Acteur pendant de nombreuses années, il connaît bien les longues répétitions qui s’étalent sur plusieurs mois. En 2003, il se met à écrire ses propres pièces, notamment My Arm, pour repenser son rapport au théâtre et s’éloigne de tout ce qu’il a connu en tant que comédien. « Je suis à la recherche de la vie, du vivant, de quelque chose qui n’a pas été répété pendant six semaines, et qui ne sera jamais parfait. Je pense que le théâtre n’a pas être parfait, il doit être humain et les humains ne sont pas parfaits », explique-t-il. Conscient d’être parfois incompris, il s’attelle désormais à la rédaction d’un traité théorique sur sa conception du théâtre. Même s’il a pu décontenancer de nombreux spectateurs avignonnais, il est certain que son travail peut trouver une résonance en France, qu’il décrit comme « le pays des grands philosophes, le pays dans lequel le public n’a pas peur des idées et des concepts. »
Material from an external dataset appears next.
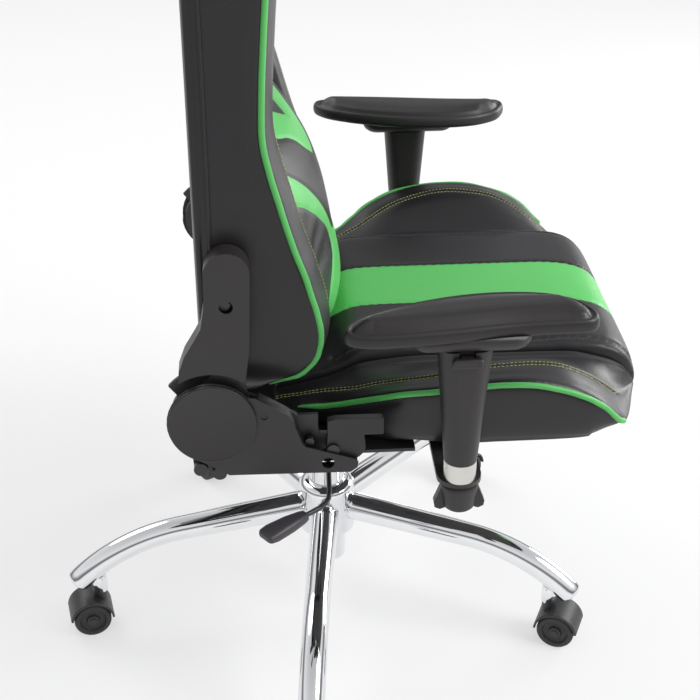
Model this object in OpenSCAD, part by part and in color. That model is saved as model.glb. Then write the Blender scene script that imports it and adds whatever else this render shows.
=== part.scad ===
// Racing-style office chair: five-leg chrome base on twin-wheel casters, gas lift,
// tilt mechanism, bucket seat, reclining back and height-adjustable armrests.
// +X faces the front of the chair, +Y the sitter's left, +Z up.
// The gas lift stands on the Z axis and the casters roll on z = 0.

/* [Star base] */
// Distance from the gas lift to each caster's stem
stem_radius = 318; // [290:1:340]
// Angle of the first leg, turned from the front of the chair
first_leg_angle = -96.3; // [-180:0.1:180]
// Radius of a leg's tube at the hub
leg_root_radius = 19; // [17:0.5:22]
// Radius of a leg's tube from the bend to its tip
leg_tip_radius = 16.5; // [14:0.5:17]
// Height of the legs' centre line where it meets the lift axis
leg_height = 148; // [140:1:160]
// Fall of the straight stretch of a leg, in degrees
leg_fall = 2.3; // [0:0.1:4]
// Distance from the lift axis at which a leg starts to bend
leg_bend_start = 203; // [180:1:215]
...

À ceux qui le trouvent « trop british », il rétorque que son art parle à tout le monde, « car son théâtre, c’est la vie ». De son héritage britannique, il garde un humour bien à lui, pince-sans-rire, burlesque et parfois scatologique, ainsi qu’une fascination pour Shakespeare. « Mes parents étaient tous les deux professeurs d’anglais, j’ai évidemment baigné dans la langue du dramaturge. Son travail et sa langue sont conceptuels, comme mon travail. Ils évoquent des images dans nos esprits sans les montrer. Il utilise ses mots pour créer un espace, et c’est ce que je fais aussi. Je n’ai besoin de rien, d’une chaise et d’une table, tout se passe dans l’esprit du spectateur finalement. »
Tim Crouch déroute et déconcerte, à l’instar de l’étrange Truth’s a Dog must to Kennel, où il incarne le fou du Roi Lear avec un casque de réalité virtuelle, ou le surprenant An Oak Tree, où il devient hypnotiseur. Ce dernier spectacle prend chaque soir une nouvelle dimension, au gré des changements d’acteurs, qui découvrent le texte en même temps que le public. Victime malmenée par le metteur en scène, mais aussi partenaire qui se prend parfois au jeu, l’acteur devient « l’avatar du public sur scène », son double. Dans une subtile mise en abyme, la pièce donne à voir la souffrance et l’impossible deuil d’un père qui a perdu sa fille. Et, à travers des allers-retours entre le jeu et la réalité, elle parvient à mimer l’esprit déboussolé et désespéré du personnage. Une expérience troublante pour le spectateur, perdant totalement ses repères et qui, à l’instar du héros, doit accepter de se faire guider par Tim Crouch.
Malgré ses spectacles un poil ardus, Crouch est loin d’être un « fou aigri et plaintif ». On découvre au contraire un passionné, qui déclare vouloir laisser libre cours à l’expérimentation et aimer sortir des sentiers battus. La relation entre l’acteur et le public, qu’il voit comme un moment d’existence partagé éphémère, est d’ailleurs au coeur de sa démarche, intimement liée à la performance. Il refuse toutefois l’étiquette de destructeur du théâtre classique, qu’on lui a souvent collée, préférant celle de conteur : « Je raconte des histoires. Le théâtre n’est qu’une façon d’en raconter comme une autre. » Libre au spectateur alors de se laisser bercer, ou non, par ses paroles et sa diction si musicale et douce à l’oreille.